>> start Dataset excerpts

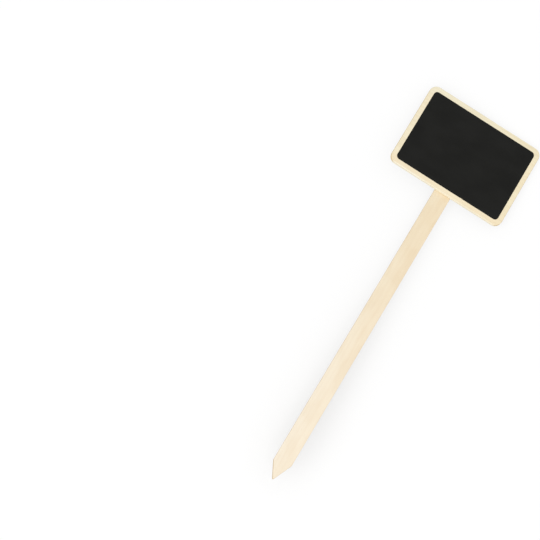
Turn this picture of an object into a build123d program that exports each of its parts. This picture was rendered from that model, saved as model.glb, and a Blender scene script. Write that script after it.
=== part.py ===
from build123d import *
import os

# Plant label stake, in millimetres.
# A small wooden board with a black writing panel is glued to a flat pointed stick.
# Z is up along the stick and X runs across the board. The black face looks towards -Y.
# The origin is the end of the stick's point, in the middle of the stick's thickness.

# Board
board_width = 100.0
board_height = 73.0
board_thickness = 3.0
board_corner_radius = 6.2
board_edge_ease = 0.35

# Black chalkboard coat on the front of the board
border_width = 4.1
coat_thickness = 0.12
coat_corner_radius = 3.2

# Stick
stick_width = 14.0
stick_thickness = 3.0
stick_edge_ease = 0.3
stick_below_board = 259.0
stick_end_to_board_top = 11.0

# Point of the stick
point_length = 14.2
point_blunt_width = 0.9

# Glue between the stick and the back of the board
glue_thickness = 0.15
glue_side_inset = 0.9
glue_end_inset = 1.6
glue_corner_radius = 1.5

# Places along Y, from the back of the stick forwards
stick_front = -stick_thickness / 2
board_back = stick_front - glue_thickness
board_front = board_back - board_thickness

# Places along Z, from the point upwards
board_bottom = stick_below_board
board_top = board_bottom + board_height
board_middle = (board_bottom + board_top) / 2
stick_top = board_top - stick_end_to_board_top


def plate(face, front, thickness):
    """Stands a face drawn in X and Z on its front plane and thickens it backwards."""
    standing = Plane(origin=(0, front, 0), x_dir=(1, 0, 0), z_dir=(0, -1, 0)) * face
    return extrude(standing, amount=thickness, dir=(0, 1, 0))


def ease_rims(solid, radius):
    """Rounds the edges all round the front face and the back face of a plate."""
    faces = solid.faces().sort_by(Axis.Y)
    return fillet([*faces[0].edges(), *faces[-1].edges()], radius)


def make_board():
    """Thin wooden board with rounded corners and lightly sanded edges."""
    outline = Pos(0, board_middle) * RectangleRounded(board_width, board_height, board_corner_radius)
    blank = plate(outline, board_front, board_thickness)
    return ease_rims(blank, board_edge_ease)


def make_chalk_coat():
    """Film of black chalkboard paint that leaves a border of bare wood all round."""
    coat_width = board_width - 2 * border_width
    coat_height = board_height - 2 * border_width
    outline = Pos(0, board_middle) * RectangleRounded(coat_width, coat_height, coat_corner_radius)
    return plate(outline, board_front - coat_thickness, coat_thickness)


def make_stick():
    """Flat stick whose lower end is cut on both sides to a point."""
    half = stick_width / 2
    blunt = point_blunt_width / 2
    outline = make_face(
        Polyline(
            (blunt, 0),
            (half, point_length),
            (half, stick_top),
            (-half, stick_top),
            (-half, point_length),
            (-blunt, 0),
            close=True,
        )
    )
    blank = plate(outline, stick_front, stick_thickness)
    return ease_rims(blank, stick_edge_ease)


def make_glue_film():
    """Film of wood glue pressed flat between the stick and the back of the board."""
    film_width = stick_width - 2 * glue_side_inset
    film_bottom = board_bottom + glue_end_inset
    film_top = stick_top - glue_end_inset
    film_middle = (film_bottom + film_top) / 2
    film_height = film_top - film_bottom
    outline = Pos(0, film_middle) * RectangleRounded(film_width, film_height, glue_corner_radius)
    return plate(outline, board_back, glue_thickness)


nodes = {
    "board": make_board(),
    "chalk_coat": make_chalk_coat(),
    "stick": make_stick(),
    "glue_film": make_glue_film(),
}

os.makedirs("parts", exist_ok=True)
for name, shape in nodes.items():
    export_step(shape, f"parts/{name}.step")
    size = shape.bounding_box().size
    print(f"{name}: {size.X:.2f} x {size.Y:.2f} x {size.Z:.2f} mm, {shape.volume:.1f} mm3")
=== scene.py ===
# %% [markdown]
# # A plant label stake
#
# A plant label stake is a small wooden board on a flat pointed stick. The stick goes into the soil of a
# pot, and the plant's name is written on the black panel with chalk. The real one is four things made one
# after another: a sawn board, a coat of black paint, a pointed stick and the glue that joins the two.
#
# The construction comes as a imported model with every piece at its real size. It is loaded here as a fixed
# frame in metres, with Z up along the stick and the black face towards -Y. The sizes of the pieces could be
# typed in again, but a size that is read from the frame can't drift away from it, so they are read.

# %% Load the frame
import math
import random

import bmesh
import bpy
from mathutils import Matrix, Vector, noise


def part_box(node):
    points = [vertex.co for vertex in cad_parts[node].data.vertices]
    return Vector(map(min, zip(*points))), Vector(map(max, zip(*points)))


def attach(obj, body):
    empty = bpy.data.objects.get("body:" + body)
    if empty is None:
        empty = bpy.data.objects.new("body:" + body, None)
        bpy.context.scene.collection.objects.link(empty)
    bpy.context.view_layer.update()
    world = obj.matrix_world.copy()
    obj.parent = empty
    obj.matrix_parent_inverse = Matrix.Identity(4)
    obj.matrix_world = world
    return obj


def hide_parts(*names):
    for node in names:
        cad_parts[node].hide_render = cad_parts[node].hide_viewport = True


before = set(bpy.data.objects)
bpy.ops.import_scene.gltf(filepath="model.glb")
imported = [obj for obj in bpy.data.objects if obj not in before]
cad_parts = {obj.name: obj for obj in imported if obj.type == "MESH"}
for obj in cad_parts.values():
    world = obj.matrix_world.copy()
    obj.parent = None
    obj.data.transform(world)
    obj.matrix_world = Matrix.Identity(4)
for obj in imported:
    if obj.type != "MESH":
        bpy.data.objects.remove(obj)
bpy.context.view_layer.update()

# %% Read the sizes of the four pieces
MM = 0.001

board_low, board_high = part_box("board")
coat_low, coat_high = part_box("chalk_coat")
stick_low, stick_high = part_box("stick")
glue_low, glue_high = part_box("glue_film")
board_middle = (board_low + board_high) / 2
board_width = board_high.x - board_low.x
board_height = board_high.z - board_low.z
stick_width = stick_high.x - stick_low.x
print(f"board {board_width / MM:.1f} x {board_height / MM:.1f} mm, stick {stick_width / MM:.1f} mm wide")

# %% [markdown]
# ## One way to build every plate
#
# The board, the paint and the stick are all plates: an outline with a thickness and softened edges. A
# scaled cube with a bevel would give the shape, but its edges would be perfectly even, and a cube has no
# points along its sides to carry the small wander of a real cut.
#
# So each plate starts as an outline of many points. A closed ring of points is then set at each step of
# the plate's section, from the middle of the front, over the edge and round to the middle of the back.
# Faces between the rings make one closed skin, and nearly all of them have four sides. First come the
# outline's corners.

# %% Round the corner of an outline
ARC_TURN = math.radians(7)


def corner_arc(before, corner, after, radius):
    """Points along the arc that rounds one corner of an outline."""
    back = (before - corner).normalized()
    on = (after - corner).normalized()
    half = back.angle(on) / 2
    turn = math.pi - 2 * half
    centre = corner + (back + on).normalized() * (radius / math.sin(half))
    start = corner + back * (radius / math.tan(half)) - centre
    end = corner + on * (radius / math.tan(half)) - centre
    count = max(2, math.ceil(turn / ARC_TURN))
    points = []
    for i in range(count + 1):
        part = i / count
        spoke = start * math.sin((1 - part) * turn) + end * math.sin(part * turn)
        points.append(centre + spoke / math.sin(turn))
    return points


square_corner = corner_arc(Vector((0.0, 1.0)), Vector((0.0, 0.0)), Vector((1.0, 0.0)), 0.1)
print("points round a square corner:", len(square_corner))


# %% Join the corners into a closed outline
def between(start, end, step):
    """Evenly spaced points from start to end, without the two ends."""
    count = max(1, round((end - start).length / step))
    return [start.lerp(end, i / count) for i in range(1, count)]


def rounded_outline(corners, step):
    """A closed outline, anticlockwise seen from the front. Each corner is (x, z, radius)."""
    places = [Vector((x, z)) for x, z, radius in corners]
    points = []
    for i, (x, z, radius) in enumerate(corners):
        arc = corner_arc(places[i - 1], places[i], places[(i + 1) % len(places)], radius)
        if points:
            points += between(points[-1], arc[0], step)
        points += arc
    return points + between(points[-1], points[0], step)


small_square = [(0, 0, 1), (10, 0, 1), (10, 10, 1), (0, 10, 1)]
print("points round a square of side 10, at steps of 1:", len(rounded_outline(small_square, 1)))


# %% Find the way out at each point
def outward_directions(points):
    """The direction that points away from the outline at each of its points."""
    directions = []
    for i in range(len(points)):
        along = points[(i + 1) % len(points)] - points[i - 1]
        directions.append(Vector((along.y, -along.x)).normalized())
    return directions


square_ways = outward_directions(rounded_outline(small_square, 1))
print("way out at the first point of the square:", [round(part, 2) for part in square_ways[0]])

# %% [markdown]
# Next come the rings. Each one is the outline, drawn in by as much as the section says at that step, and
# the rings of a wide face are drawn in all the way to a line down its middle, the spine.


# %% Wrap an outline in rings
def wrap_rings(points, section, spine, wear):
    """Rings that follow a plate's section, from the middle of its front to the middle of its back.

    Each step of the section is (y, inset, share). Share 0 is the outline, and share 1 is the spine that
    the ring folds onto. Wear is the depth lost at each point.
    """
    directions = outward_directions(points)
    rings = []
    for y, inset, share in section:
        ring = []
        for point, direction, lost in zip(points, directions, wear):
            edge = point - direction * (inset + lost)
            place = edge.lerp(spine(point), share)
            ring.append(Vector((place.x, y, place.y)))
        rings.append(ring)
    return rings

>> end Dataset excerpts
>> start Dataset excerpts

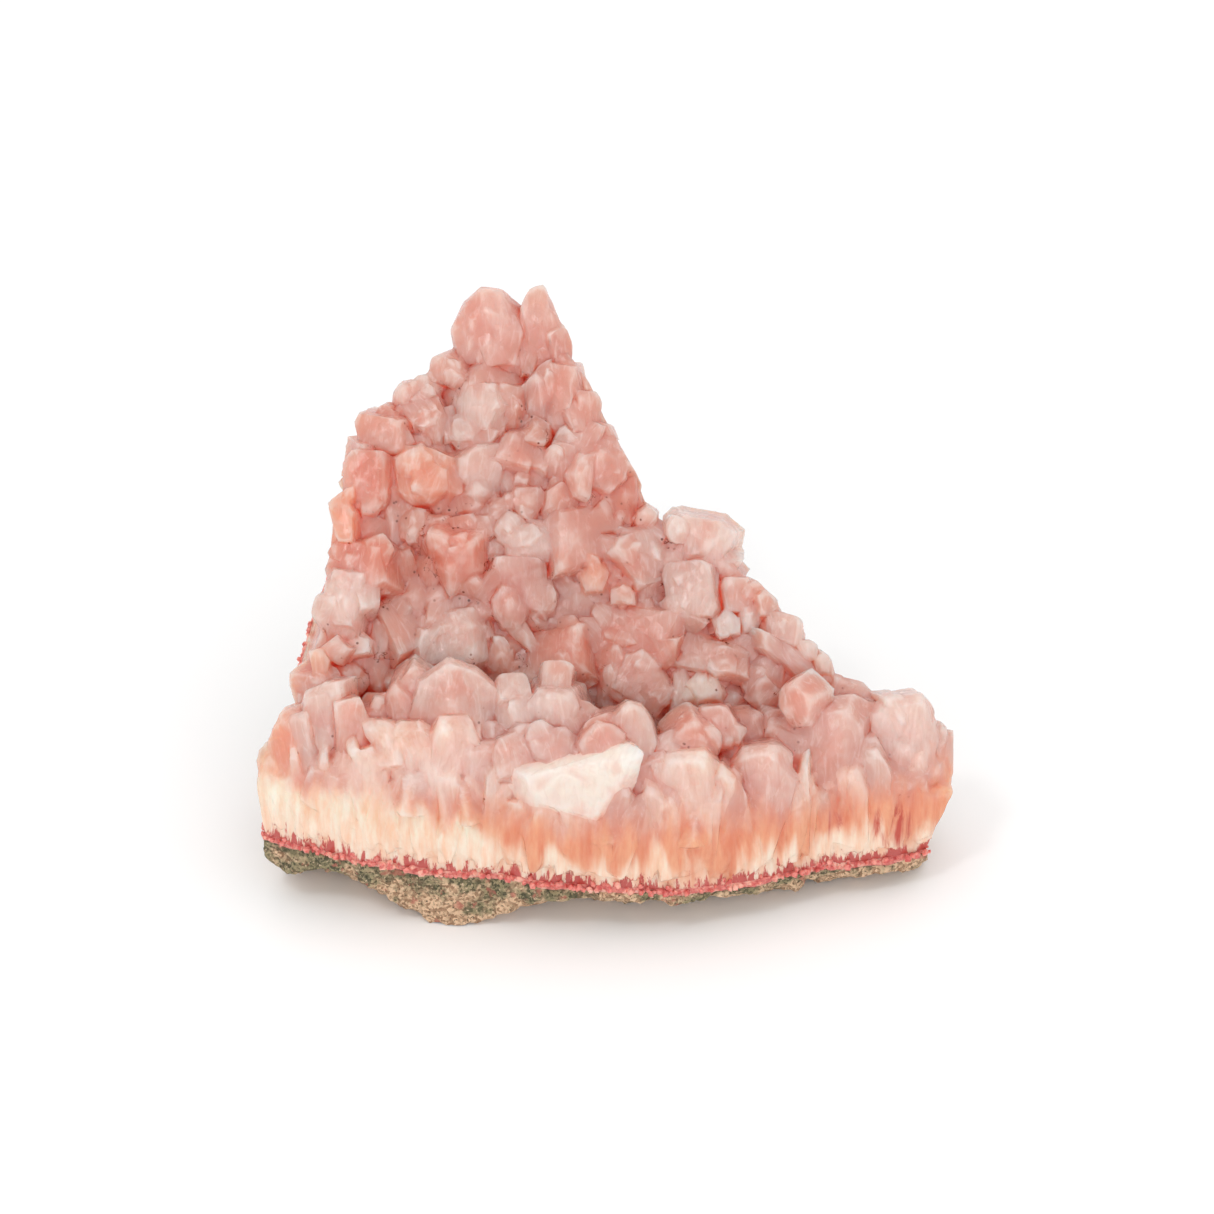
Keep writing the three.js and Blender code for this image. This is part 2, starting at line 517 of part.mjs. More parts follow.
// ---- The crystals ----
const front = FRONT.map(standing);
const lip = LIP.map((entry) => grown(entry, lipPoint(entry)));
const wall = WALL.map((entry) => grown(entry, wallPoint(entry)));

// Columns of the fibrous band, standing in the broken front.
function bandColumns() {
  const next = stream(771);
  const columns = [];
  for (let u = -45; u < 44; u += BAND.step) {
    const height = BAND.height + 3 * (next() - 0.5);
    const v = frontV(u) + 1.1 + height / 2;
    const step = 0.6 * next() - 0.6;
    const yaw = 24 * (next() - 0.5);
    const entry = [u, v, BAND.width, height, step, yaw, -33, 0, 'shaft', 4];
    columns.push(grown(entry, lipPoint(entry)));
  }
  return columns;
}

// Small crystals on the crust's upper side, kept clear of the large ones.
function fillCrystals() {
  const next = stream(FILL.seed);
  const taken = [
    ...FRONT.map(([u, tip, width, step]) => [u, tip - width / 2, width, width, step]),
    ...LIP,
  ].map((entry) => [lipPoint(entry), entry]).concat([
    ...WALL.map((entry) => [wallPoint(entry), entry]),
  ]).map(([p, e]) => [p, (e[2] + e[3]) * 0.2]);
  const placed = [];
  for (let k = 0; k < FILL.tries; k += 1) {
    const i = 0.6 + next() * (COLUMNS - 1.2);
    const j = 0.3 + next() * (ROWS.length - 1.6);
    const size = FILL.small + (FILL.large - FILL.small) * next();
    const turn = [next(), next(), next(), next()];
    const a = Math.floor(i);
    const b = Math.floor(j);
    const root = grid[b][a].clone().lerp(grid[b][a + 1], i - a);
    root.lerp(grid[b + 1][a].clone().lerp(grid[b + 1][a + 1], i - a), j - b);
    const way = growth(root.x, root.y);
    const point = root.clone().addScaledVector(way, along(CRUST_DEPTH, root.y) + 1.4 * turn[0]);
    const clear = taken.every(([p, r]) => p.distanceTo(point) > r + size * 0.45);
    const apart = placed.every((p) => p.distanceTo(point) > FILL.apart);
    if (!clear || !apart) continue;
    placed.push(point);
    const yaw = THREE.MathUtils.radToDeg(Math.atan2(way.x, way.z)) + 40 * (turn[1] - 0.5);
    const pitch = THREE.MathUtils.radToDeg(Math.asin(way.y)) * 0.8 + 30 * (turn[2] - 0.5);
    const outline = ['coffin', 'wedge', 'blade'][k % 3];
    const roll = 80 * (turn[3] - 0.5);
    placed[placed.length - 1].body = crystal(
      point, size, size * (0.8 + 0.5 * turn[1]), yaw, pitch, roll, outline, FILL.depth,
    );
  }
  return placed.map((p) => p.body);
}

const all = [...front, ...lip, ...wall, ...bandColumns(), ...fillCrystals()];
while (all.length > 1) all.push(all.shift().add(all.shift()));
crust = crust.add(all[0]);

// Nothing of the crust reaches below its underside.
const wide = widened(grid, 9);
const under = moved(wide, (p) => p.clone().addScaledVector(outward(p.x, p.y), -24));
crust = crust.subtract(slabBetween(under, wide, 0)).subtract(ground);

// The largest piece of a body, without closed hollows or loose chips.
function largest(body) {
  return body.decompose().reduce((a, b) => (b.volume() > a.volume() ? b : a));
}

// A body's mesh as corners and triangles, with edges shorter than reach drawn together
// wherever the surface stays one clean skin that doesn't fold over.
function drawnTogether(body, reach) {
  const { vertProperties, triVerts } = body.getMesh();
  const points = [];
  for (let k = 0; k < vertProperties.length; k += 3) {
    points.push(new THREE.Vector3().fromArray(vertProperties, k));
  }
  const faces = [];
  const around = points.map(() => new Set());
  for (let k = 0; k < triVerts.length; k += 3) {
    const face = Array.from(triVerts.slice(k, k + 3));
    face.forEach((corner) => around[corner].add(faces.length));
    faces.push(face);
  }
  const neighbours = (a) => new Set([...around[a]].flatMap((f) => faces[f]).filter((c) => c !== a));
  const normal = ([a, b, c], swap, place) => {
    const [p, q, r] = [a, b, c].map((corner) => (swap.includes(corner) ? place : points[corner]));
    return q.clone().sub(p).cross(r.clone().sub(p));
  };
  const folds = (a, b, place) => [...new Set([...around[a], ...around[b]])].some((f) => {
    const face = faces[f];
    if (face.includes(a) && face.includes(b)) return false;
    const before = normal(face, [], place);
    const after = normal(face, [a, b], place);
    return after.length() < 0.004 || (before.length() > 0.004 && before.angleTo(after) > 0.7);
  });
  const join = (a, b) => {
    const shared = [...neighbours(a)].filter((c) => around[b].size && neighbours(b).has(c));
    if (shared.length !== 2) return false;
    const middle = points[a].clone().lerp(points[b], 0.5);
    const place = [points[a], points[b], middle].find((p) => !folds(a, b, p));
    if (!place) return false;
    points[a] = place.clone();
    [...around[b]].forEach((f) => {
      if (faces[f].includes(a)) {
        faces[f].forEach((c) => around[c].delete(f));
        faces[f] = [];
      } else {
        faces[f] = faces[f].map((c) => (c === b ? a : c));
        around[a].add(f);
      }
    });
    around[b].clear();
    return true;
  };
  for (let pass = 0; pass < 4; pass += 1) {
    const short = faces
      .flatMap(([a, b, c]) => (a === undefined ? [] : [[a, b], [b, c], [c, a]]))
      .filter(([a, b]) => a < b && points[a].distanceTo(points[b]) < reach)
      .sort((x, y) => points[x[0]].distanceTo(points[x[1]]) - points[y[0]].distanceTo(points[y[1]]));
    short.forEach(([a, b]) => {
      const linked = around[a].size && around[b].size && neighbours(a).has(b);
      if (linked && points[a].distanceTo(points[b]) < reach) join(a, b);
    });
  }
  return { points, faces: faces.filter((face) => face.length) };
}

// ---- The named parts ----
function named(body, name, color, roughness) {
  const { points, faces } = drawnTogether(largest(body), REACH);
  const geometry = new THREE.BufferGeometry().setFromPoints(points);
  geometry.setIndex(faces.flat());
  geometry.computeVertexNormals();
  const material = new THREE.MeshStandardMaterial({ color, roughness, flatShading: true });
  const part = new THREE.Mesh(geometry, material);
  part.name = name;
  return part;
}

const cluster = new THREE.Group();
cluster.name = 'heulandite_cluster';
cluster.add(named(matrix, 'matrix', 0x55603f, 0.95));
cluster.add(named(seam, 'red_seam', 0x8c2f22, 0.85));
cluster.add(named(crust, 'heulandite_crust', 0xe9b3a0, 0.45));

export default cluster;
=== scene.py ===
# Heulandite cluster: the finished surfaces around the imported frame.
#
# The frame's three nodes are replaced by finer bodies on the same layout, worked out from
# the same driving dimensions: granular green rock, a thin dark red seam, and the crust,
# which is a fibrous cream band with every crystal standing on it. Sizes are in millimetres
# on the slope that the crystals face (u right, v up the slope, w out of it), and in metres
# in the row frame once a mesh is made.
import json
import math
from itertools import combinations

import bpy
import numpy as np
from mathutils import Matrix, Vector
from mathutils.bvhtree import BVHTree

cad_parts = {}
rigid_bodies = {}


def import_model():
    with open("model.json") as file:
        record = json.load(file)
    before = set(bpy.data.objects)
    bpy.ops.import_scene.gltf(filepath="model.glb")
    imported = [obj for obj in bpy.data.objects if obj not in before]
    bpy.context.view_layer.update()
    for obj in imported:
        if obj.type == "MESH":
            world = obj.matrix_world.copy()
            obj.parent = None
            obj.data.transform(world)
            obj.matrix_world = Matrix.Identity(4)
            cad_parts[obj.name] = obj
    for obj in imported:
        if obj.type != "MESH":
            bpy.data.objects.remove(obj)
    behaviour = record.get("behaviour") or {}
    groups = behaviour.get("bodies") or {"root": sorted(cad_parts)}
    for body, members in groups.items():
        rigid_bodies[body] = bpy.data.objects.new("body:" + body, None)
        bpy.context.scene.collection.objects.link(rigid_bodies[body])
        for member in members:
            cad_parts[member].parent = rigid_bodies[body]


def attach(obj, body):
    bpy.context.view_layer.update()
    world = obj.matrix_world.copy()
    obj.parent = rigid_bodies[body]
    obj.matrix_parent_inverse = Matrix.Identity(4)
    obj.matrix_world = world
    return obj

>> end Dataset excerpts
>> start Dataset excerpts

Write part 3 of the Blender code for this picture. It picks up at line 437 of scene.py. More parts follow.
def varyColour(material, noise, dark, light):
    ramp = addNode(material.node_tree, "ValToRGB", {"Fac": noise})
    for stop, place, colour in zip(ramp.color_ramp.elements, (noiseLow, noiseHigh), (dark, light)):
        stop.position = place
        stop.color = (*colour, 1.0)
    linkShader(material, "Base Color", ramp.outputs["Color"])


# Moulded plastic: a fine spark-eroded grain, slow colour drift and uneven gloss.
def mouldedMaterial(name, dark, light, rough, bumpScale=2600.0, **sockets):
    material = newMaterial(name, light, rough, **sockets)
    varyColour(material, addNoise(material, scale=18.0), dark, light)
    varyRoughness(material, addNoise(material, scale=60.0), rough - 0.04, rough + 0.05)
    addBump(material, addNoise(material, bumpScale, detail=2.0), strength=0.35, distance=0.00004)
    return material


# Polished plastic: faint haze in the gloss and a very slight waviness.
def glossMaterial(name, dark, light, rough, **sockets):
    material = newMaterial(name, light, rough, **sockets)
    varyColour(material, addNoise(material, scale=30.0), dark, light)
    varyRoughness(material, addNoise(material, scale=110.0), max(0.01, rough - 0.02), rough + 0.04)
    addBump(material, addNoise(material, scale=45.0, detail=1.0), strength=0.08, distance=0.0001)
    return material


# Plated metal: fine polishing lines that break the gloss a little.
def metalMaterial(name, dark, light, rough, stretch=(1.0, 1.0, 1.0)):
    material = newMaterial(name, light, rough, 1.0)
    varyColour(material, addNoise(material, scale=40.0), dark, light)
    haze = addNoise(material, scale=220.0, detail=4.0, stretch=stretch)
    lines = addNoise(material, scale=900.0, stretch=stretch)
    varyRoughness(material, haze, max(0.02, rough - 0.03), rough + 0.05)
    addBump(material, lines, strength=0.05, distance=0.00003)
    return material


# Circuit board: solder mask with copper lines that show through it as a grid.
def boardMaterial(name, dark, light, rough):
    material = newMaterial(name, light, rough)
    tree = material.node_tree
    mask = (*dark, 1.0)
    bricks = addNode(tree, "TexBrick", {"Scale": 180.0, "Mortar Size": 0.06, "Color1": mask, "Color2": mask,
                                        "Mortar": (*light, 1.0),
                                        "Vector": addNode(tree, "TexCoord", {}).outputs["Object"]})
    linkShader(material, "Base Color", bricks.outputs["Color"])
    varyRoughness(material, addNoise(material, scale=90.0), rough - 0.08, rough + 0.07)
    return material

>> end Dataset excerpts

**Directions**
Your task is to extract exactly the lines starting at the line with "const cluster = new THREE.Group();" and ending at the line with "import numpy as np", including both ends, and no other lines.

**Full answer**
const cluster = new THREE.Group();
cluster.name = 'heulandite_cluster';
cluster.add(named(matrix, 'matrix', 0x55603f, 0.95));
cluster.add(named(seam, 'red_seam', 0x8c2f22, 0.85));
cluster.add(named(crust, 'heulandite_crust', 0xe9b3a0, 0.45));

export default cluster;
=== scene.py ===
# Heulandite cluster: the finished surfaces around the imported frame.
#
# The frame's three nodes are replaced by finer bodies on the same layout, worked out from
# the same driving dimensions: granular green rock, a thin dark red seam, and the crust,
# which is a fibrous cream band with every crystal standing on it. Sizes are in millimetres
# on the slope that the crystals face (u right, v up the slope, w out of it), and in metres
# in the row frame once a mesh is made.
import json
import math
from itertools import combinations

import bpy
import numpy as np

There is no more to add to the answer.